*** Provided material ***
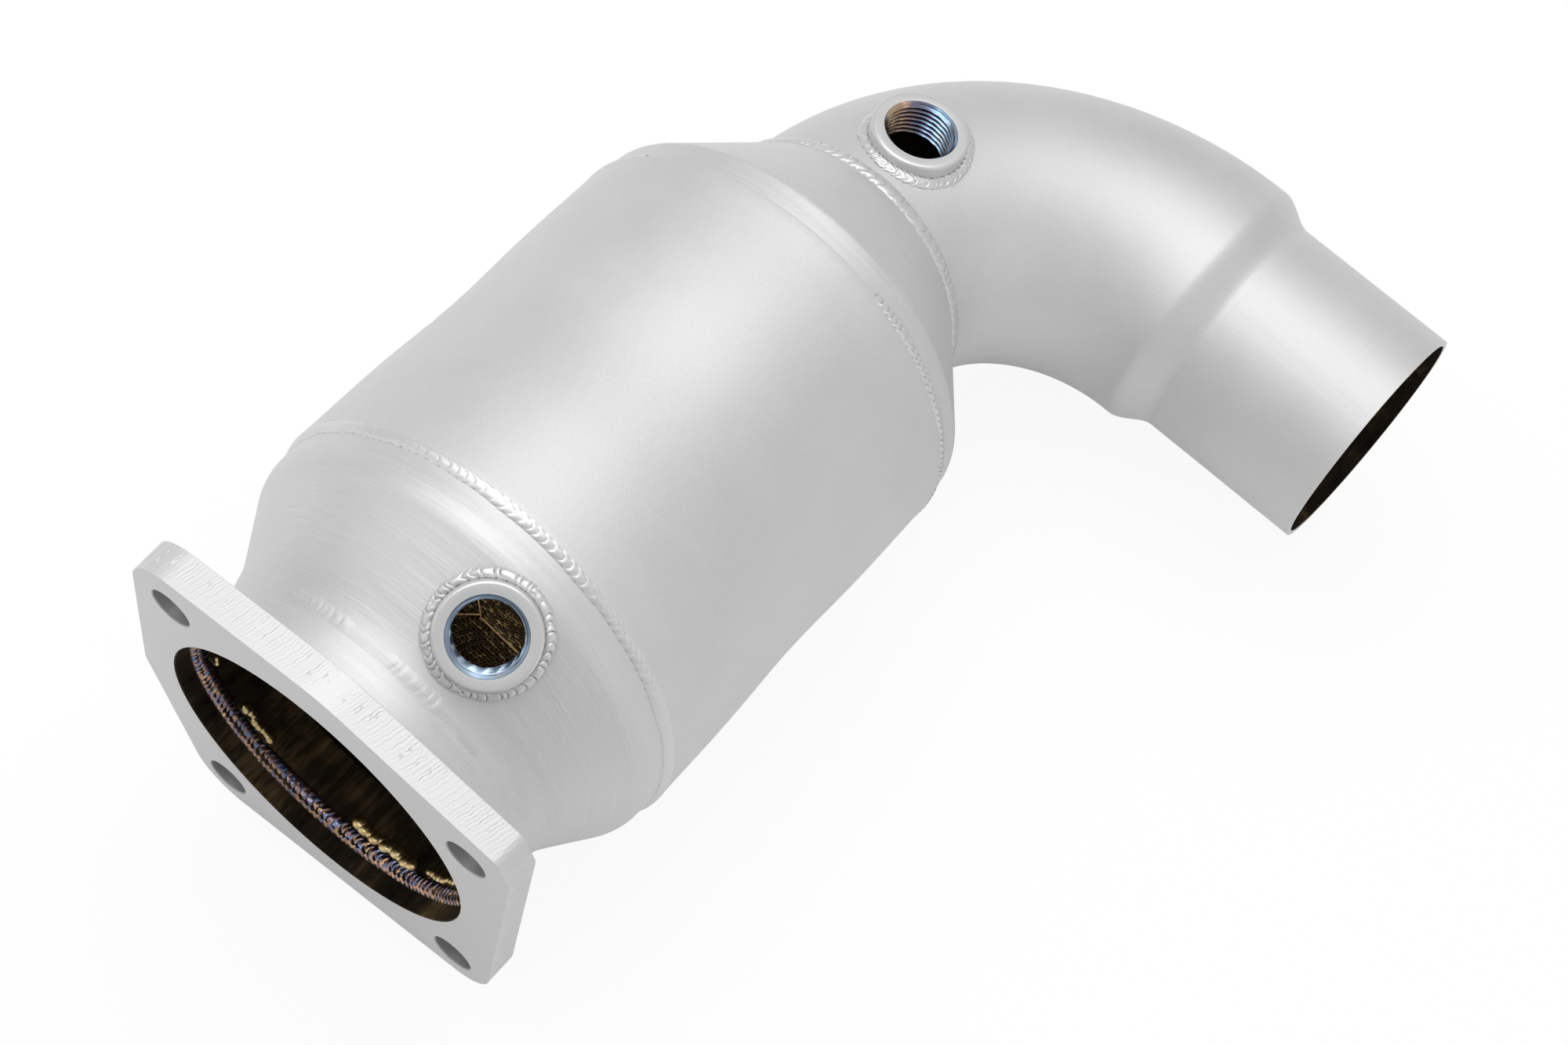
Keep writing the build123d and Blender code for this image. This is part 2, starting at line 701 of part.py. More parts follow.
for piece in (
    inlet_flange,
    flange_inner_weld,
    flange_rear_weld,
    weld_drips,
    inlet_neck,
    neck_weld,
    inlet_cone,
    inlet_sensor_bung,
    inlet_bung_weld,
    inlet_cone_weld,
    canister_shell,
    substrate_mantle,
    foil_core,
    outlet_cone,
    outlet_cone_weld,
    outlet_elbow,
    elbow_weld,
    outlet_sensor_bung,
    outlet_bung_weld,
    outlet_pipe,
    outlet_pipe_weld,
):
    export_step(piece.part, f"parts/{piece.part.label}.step")
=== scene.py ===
"""Looks of a welded steel catalytic converter.

Sizes are millimetres in the part's own frame, +X into the inlet flange and +Z towards the two
sensor bungs. They become metres when a mesh is made. Angles are degrees round a piece's own axis.
"""
import json
import logging
import math
from collections.abc import Callable
from dataclasses import dataclass
from enum import Enum

import bpy
import numpy as np
from mathutils import Matrix, Vector


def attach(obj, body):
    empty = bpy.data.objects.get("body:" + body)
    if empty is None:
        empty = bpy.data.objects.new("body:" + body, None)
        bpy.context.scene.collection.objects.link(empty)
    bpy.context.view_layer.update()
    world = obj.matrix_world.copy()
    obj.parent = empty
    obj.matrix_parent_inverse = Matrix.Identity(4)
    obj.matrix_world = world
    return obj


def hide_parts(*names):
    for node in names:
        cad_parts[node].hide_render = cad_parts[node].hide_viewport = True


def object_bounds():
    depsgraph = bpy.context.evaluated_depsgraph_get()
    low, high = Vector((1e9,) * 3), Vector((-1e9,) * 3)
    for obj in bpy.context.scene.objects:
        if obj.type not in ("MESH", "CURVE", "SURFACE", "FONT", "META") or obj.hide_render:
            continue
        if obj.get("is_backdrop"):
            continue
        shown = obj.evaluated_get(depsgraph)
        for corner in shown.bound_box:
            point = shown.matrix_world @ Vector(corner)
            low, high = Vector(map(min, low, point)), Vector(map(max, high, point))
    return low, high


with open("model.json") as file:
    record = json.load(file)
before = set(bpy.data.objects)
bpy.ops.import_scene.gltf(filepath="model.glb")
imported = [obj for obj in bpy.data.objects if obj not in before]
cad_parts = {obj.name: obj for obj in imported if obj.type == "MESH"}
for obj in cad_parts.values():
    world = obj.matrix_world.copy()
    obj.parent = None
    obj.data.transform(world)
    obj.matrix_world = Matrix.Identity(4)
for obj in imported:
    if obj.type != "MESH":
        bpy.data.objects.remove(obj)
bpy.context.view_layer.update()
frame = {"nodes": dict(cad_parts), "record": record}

MM = 0.001
BODY = "root"
TAU = 2.0 * math.pi
UNDERSIDE = 90.0
CREASE = 38.0
TOE_CREASE = 75.0
SMOOTH = 180.0
TIP = 0.001
FLOAT = "NodeSocketFloat"
VECTOR = "NodeSocketVector"
COLOUR = "NodeSocketColor"
Colour = tuple[float, float, float]
log = logging.getLogger("converter")


@dataclass(frozen=True)
class Axes:
    """A local frame: an origin and three unit directions, in millimetres of the part's frame."""

    origin: np.ndarray
    x: np.ndarray
    y: np.ndarray
    z: np.ndarray

    def point(self, x: np.ndarray, y: np.ndarray, z: np.ndarray) -> np.ndarray:
        """Points with the given parts along the three directions.

        Args:
            x, y, z: Distances, as numbers or arrays that broadcast together.

        Returns:
            Array with one more axis of length three.
        """
        x, y, z = np.broadcast_arrays(x, y, z)
        return self.origin + x[..., None] * self.x + y[..., None] * self.y + z[..., None] * self.z

    def polar(self, radius: np.ndarray, turn: np.ndarray, z: np.ndarray) -> np.ndarray:
        """Points at a radius and an angle in radians round the frame's z direction."""
        return self.point(radius * np.cos(turn), radius * np.sin(turn), z)

    def local(self, points: np.ndarray) -> np.ndarray:
        """Parts of points along the three directions."""
        offset = points - self.origin
        return np.stack([offset @ self.x, offset @ self.y, offset @ self.z], axis=-1)

    def outward(self, turn: np.ndarray) -> np.ndarray:
        """Directions away from the frame's z direction, at angles in radians."""
        return self.polar(1.0, turn, 0.0) - self.origin


def unit(vector: np.ndarray) -> np.ndarray:
    """The vector, or each vector in an array, at length one."""
    return vector / np.linalg.norm(vector, axis=-1, keepdims=True)


def axes_along(origin: np.ndarray, z: np.ndarray, towards: np.ndarray) -> Axes:
    """Frame with a given z direction, whose x direction lies as near as can be to another one."""
    z = unit(np.asarray(z, float))
    x = np.asarray(towards, float)
    x = unit(x - z * (x @ z))
    return Axes(np.asarray(origin, float), x, np.cross(z, x), z)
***
**Set problem**
Starting at the line that contains "for piece in" and ending at the line that contains "point = shown.matrix_world", retype each line exactly; omit everything outside that range.

**Response below**
for piece in (
    inlet_flange,
    flange_inner_weld,
    flange_rear_weld,
    weld_drips,
    inlet_neck,
    neck_weld,
    inlet_cone,
    inlet_sensor_bung,
    inlet_bung_weld,
    inlet_cone_weld,
    canister_shell,
    substrate_mantle,
    foil_core,
    outlet_cone,
    outlet_cone_weld,
    outlet_elbow,
    elbow_weld,
    outlet_sensor_bung,
    outlet_bung_weld,
    outlet_pipe,
    outlet_pipe_weld,
):
    export_step(piece.part, f"parts/{piece.part.label}.step")
=== scene.py ===
"""Looks of a welded steel catalytic converter.

Sizes are millimetres in the part's own frame, +X into the inlet flange and +Z towards the two
sensor bungs. They become metres when a mesh is made. Angles are degrees round a piece's own axis.
"""
import json
import logging
import math
from collections.abc import Callable
from dataclasses import dataclass
from enum import Enum

import bpy
import numpy as np
from mathutils import Matrix, Vector


def attach(obj, body):
    empty = bpy.data.objects.get("body:" + body)
    if empty is None:
        empty = bpy.data.objects.new("body:" + body, None)
        bpy.context.scene.collection.objects.link(empty)
    bpy.context.view_layer.update()
    world = obj.matrix_world.copy()
    obj.parent = empty
    obj.matrix_parent_inverse = Matrix.Identity(4)
    obj.matrix_world = world
    return obj


def hide_parts(*names):
    for node in names:
        cad_parts[node].hide_render = cad_parts[node].hide_viewport = True


def object_bounds():
    depsgraph = bpy.context.evaluated_depsgraph_get()
    low, high = Vector((1e9,) * 3), Vector((-1e9,) * 3)
    for obj in bpy.context.scene.objects:
        if obj.type not in ("MESH", "CURVE", "SURFACE", "FONT", "META") or obj.hide_render:
            continue
        if obj.get("is_backdrop"):
            continue
        shown = obj.evaluated_get(depsgraph)
        for corner in shown.bound_box:
            point = shown.matrix_world @ Vector(corner)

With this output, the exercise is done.